AIM OF THE EXERCISE: Using the records below, count the lines with "joints" in them. Give the number only.

+ + + + + + +

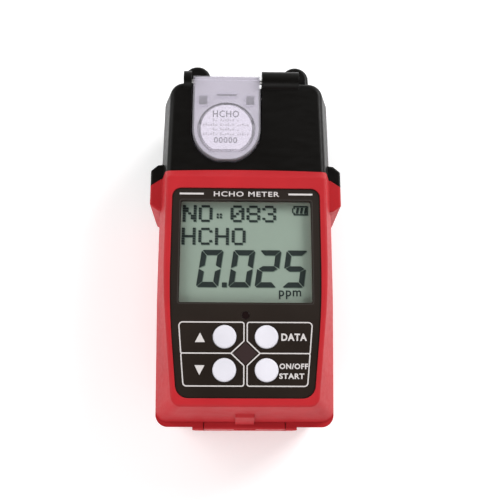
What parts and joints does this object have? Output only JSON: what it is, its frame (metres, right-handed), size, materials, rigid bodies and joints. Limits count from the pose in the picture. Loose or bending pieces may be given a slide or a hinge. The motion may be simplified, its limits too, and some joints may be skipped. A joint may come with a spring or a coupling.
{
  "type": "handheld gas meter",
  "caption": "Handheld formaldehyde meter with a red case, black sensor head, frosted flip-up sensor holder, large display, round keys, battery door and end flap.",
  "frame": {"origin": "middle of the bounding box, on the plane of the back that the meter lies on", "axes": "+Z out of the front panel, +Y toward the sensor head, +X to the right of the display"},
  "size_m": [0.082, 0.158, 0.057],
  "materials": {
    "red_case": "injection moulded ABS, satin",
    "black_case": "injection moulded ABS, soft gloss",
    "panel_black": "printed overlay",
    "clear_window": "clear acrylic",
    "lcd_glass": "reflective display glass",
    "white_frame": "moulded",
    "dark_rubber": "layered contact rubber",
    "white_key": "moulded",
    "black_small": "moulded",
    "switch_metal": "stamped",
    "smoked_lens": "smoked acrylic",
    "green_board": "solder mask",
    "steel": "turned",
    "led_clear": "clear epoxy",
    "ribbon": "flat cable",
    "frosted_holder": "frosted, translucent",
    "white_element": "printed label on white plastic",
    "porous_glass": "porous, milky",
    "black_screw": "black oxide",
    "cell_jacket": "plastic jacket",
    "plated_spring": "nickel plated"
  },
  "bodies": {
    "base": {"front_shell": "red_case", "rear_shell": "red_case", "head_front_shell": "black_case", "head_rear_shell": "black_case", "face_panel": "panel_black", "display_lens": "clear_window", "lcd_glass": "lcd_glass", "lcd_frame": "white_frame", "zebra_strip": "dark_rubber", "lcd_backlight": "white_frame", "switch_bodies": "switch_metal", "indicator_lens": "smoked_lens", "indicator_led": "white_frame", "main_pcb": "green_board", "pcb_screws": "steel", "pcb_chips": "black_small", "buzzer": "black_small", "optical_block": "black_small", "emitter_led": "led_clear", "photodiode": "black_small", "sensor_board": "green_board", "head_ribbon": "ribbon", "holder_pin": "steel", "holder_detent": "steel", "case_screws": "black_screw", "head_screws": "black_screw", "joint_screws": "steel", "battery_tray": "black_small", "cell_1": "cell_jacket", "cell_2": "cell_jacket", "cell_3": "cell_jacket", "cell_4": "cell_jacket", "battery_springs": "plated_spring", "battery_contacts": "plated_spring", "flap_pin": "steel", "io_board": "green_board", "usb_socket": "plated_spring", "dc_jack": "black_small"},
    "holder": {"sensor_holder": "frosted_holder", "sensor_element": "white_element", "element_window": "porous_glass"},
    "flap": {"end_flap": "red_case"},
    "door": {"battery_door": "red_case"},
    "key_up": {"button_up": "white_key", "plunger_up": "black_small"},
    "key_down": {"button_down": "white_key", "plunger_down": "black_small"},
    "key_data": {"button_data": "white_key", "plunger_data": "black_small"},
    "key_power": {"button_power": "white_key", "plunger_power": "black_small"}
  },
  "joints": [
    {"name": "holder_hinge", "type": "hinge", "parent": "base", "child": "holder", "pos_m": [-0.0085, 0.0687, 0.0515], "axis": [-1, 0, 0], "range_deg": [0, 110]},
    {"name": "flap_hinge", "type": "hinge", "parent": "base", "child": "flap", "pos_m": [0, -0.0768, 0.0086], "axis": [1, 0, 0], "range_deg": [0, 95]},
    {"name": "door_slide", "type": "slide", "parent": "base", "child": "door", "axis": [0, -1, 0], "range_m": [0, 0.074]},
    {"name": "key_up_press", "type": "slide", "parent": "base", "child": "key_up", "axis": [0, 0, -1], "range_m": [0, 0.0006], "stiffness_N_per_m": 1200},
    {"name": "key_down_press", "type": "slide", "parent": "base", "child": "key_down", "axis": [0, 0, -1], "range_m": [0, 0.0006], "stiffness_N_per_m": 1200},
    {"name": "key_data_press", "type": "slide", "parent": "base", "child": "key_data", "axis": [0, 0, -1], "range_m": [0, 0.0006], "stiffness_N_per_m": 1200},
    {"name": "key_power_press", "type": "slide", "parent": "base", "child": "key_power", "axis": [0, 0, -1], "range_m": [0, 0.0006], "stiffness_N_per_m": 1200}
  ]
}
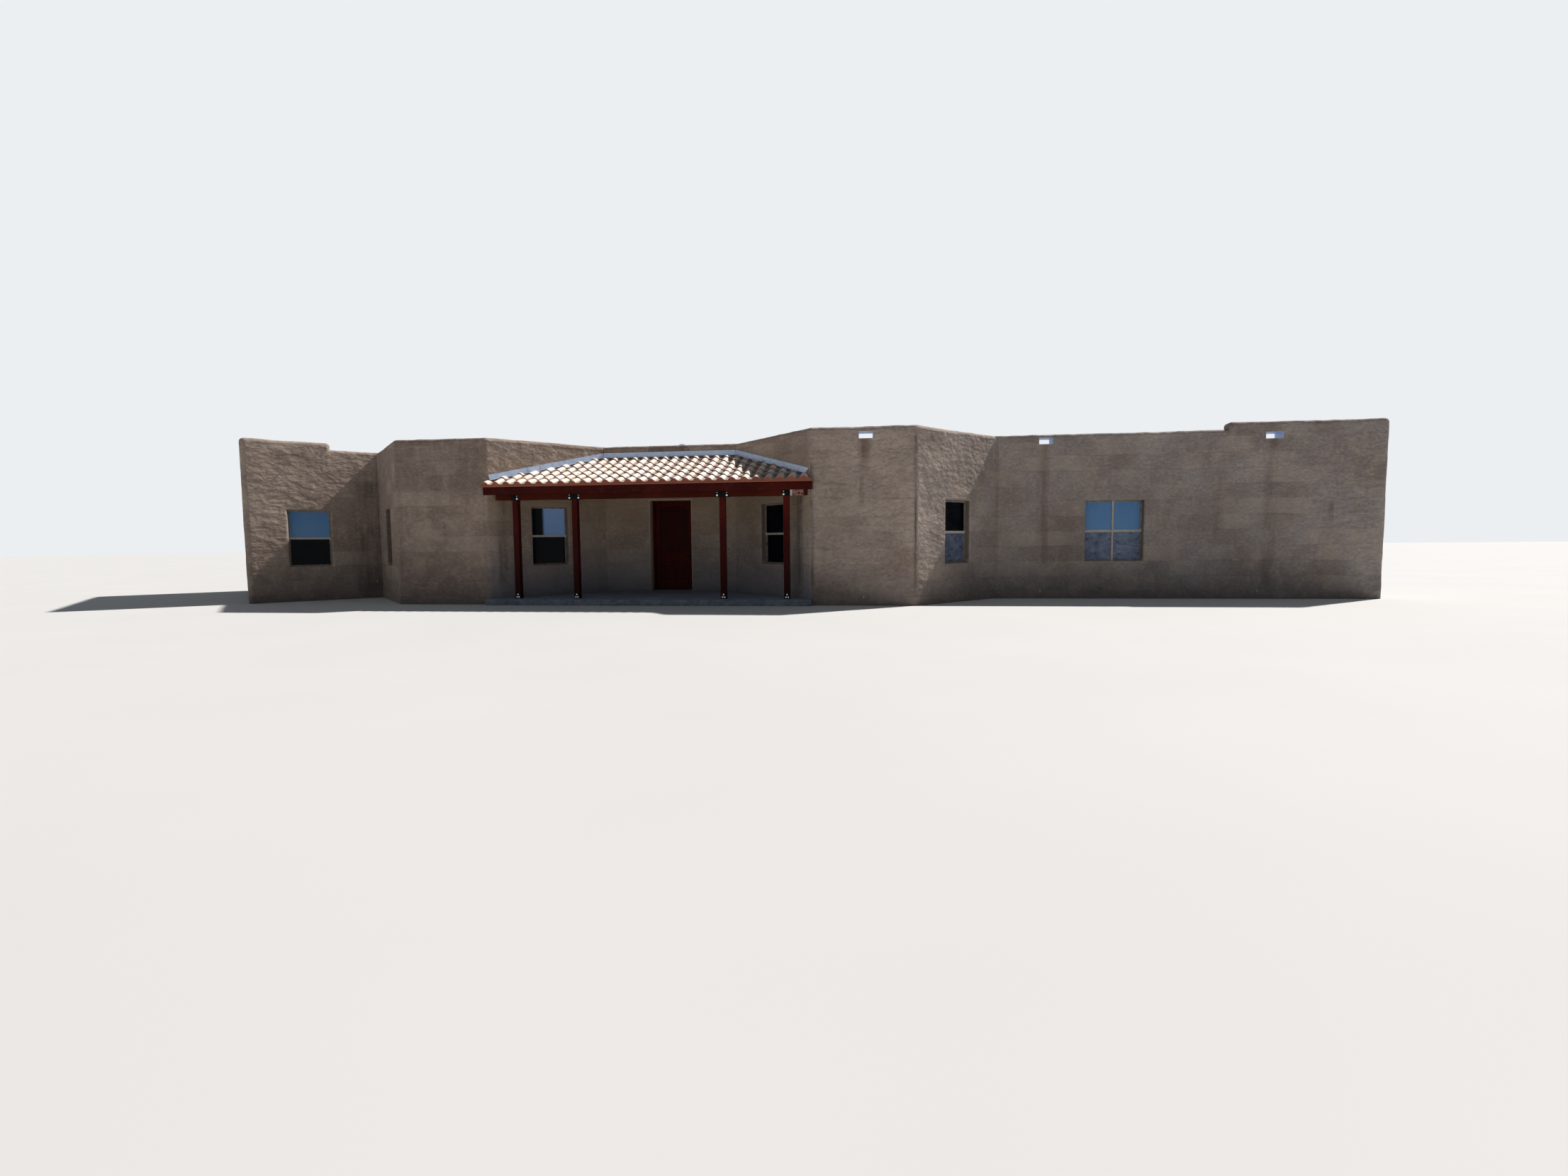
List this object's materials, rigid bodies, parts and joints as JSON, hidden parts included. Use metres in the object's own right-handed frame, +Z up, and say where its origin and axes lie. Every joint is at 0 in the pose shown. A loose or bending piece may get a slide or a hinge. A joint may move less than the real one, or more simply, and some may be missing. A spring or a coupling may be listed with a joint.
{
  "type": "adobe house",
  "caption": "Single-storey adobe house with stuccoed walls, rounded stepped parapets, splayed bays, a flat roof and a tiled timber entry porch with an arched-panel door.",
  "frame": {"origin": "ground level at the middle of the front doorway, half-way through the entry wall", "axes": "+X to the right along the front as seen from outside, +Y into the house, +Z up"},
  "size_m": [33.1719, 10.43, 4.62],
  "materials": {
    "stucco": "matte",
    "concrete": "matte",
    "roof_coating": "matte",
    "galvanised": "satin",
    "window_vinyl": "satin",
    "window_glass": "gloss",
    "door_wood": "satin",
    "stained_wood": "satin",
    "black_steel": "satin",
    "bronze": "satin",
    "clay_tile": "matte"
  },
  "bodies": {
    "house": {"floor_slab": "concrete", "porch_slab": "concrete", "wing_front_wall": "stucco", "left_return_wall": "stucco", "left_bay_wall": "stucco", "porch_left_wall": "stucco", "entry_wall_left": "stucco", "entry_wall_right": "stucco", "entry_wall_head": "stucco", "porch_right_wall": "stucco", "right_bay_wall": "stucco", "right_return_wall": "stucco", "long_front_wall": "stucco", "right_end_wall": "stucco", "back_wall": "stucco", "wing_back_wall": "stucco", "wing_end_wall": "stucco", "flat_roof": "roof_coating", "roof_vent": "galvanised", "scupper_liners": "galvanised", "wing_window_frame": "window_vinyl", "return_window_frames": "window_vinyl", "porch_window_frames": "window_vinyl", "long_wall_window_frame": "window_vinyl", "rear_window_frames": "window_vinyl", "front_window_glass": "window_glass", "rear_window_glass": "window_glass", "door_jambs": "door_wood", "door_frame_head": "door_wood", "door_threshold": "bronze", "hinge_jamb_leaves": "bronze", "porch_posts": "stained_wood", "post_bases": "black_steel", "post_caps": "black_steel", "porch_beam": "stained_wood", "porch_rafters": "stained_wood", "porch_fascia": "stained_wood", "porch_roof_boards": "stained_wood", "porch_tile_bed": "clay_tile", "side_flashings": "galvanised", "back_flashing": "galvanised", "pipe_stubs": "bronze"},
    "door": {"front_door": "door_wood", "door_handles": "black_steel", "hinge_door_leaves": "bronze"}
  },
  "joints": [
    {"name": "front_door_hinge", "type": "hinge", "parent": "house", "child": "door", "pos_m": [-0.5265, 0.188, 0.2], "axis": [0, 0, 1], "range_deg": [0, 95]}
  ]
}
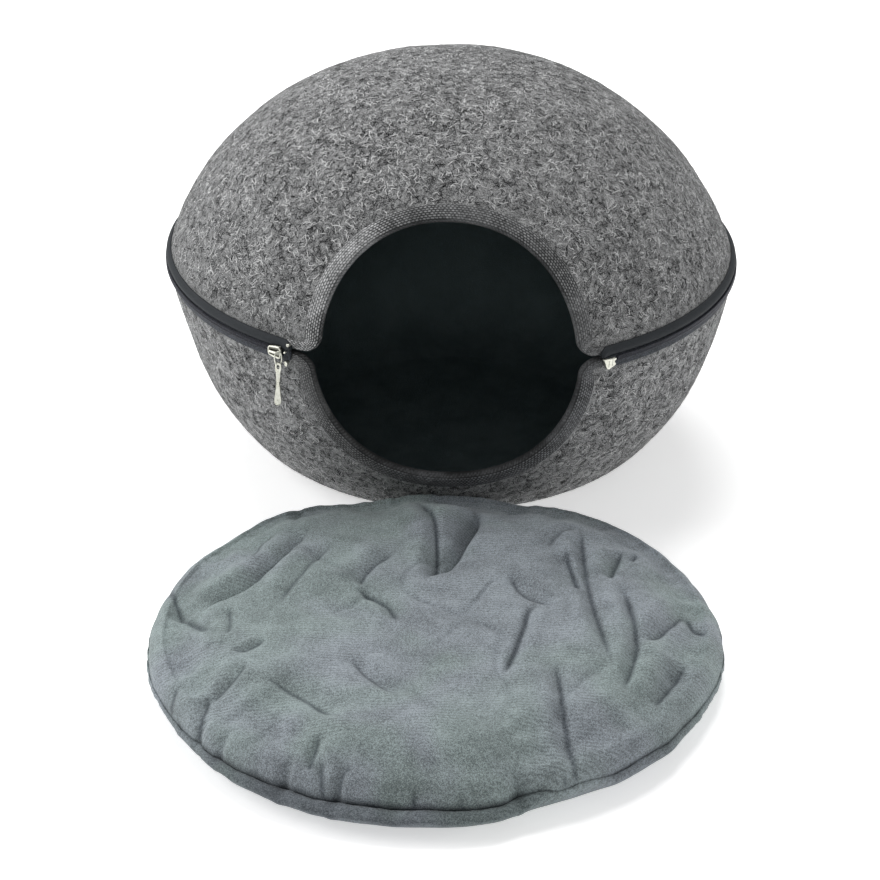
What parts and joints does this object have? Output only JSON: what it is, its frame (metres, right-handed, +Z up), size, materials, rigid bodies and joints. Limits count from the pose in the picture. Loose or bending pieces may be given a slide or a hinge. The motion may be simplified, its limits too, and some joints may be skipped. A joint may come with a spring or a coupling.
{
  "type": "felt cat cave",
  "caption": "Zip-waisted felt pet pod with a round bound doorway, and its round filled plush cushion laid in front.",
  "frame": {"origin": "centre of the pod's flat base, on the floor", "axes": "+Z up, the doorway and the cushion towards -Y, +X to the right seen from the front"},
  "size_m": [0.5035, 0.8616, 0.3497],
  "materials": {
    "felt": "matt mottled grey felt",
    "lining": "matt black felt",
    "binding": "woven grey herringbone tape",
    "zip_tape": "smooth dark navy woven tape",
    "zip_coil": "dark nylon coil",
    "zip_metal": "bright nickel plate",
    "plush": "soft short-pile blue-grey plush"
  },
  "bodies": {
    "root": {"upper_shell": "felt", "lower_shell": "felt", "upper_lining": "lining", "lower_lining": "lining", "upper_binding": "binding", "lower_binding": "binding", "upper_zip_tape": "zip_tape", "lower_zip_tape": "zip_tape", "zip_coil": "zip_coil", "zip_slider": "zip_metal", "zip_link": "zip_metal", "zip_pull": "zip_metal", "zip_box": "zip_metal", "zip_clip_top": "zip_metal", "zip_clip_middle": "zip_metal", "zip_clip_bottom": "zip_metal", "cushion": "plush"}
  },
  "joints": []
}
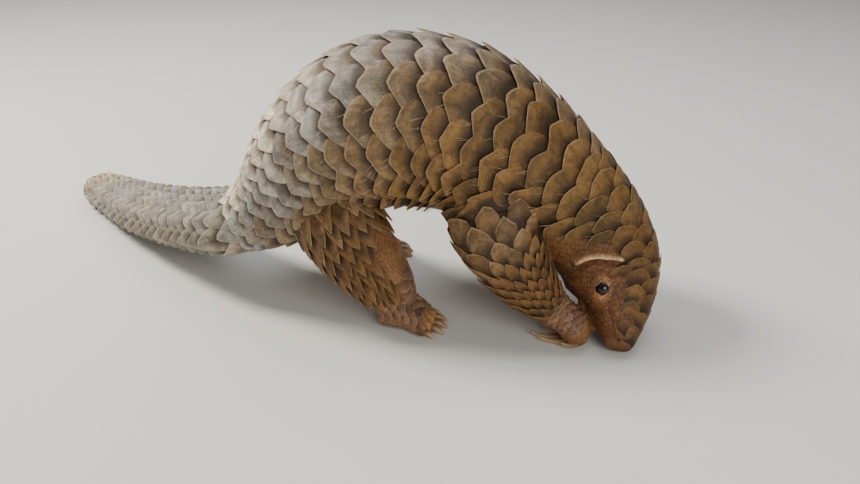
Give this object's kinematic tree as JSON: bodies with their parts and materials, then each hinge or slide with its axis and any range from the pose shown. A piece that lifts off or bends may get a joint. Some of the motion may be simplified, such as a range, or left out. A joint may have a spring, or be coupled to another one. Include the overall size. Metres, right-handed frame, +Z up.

+ + + + + + +

RESULT OF THIS TASK: 6